Patanjali might be a relatively young company, but it already has annual revenues of over Rs. 10,000 crore. If any number of its customers decide to get its SIM cards, Patanjali will have effectively created one of India’s largest loyalty programs virtually overnight. Patanjali’s loyalty program will then be able to offer customers a far more compelling value proposition than other FMCG manufactuers — while customers might use several Hindustan Unilever products (HUL makes disparate products like Lipton tea, Kissan Ketchups, Kwality Walls icecream, and Knorr soups, among many others), they’re never rewarded for sticking to Hindustan Unilever. Patanjali customers, on the other hand, will find greater incentive to stick to Patanjali entire portfolio thanks to the 10% discount across its range of products.

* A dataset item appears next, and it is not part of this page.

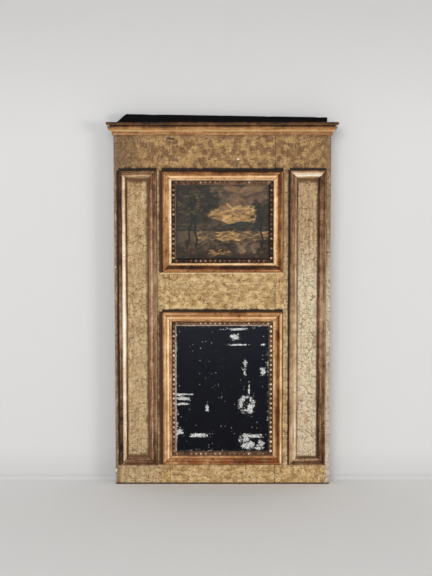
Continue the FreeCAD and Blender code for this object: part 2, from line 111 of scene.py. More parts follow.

And Patanjali’s loyalty program will also enable the company to collect better data on its customers than traditional loyalty programs. The Future Group is trying to create 10,000 Easy Day stores across the country that will only be open to its loyalty program members, and the company says that the increased data on usage patterns will allow it to make better recommendations to customers. Patanjali, for its part, will have given each of its users a whole SIM card, which will not only uniquely tie them to a distinct identity, but also likely be able to track their aggregate locations at all times. This data could prove invaluable as it maps the demand of various products, and decides which products to stock at which locations.

While this does sound like a pretty unbeatable plan on paper — a loyalty program in which you can literally track the location of your users at all times is a data scientists’s dream come true — getting initial users for the Patanjali SIM might not be easy. The telecom market is already saturated at the moment with companies one upping each other in providing the SIMs, and getting users to ditch their Jio and Airtel SIMs to take a Patanjali-branded BSNL SIM could present a significant challenge.

But Patanjali will likely again turn to Baba Ramdev’s personal brand to get its initial customers. And Baba Ramdev has been there, done that — thanks mainly to his personal appeal, Baba Ramdev managed to transform a little-known FMCG company from Haridwar into the behemoth it is today. If Baba Ramdev can once again turn on the charm and get Patanjali customers to adopt the Patanjali SIM, he might end up upending India’s FMCG market all over again.